April 12, 2011

Tag questions!

A "tag question," or "question tag" is the short question clause placed at the end of a sentence in English to indicate that the sentence is a question:
He's coming, isn't he?
We did a good job, did we not?
A little bit of research shows that grammarians don't regard the "huh?" in "We did a good job, huh?" as a complete tag question, but it's very similar.1

English tag questions get more baroque among foreign speakers of English.  Fijian(!) English speakers would insert the tag question "isn't it?" even into questions about a person doing something:
He's coming, isn't it?2
A friend of mine once remarked on his Chinese colleague using "isn't it" in the same way. I, for my part, encountered a Chinese-speaker in (of all places) a Reykjavik youth hostel who would insert "I think so" after questions AND affirmative statements.
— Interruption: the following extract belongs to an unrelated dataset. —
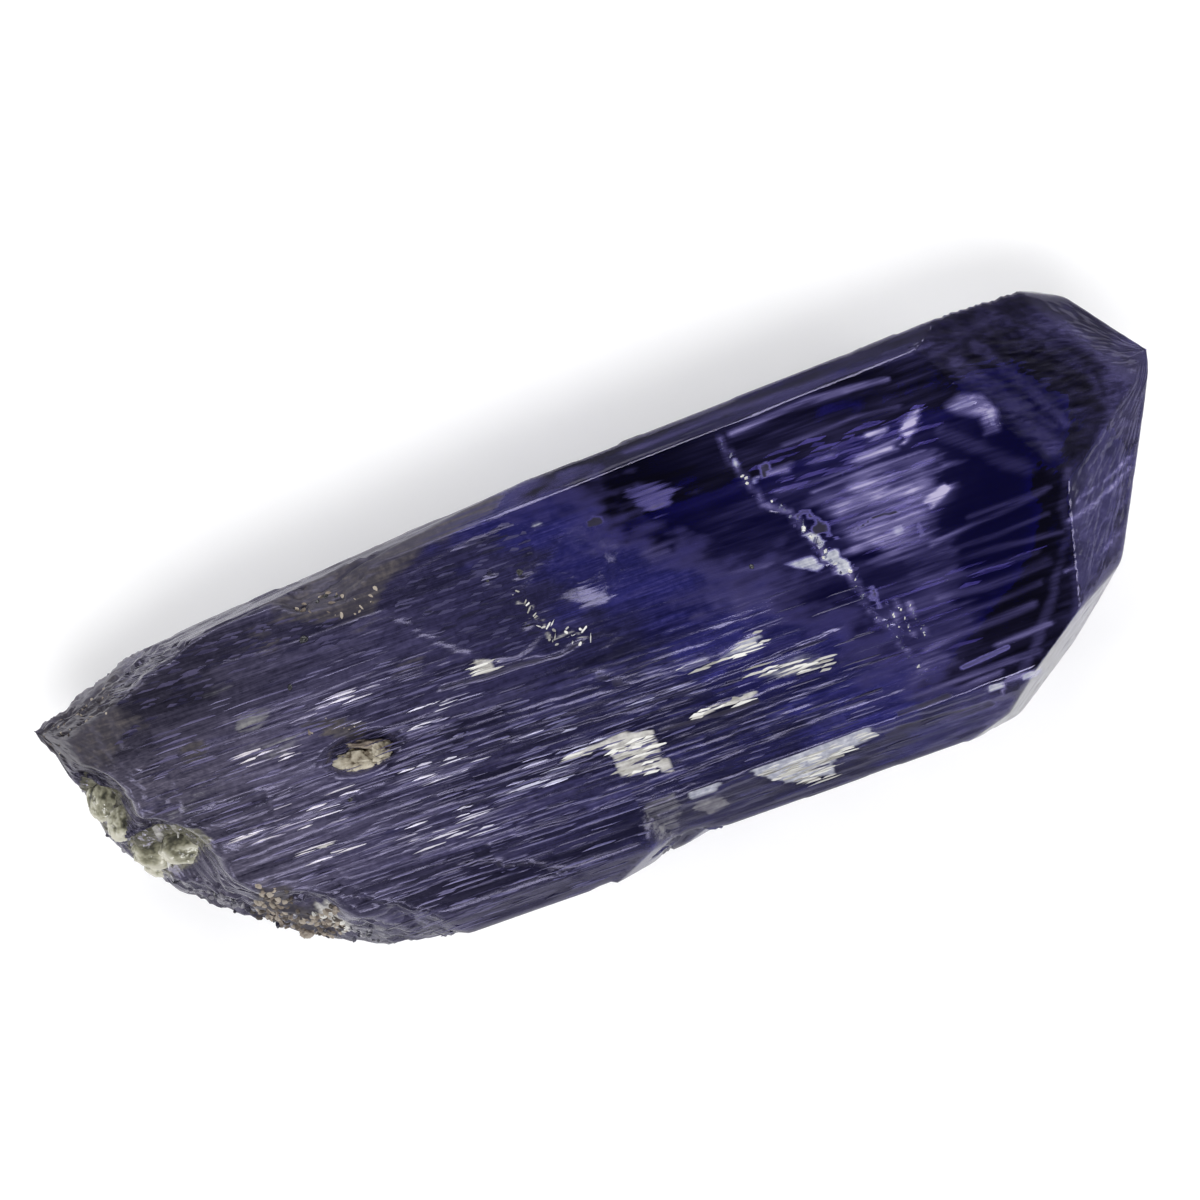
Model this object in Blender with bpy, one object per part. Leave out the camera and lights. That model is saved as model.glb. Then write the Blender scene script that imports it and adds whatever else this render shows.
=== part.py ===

And let's not forget the exotic "eh?" inserted after many sentences in Canada, looking for the hearer's affirmation (oddly, not marked as especially CANADIAN in Webster's Third).

1. There are "tag imperatives" that look similar, too, as in "Take out the trash, will you?"
2. Loreto Todd and Ian Hancock, International English Usage (1987), 204.

1 comment:

  1. And of course the German tag question "oder?" Sounds funny when a German speaker tries to use "oder" instead of "shouldn't I?" or some such tag. "I should get my assignment done, or?"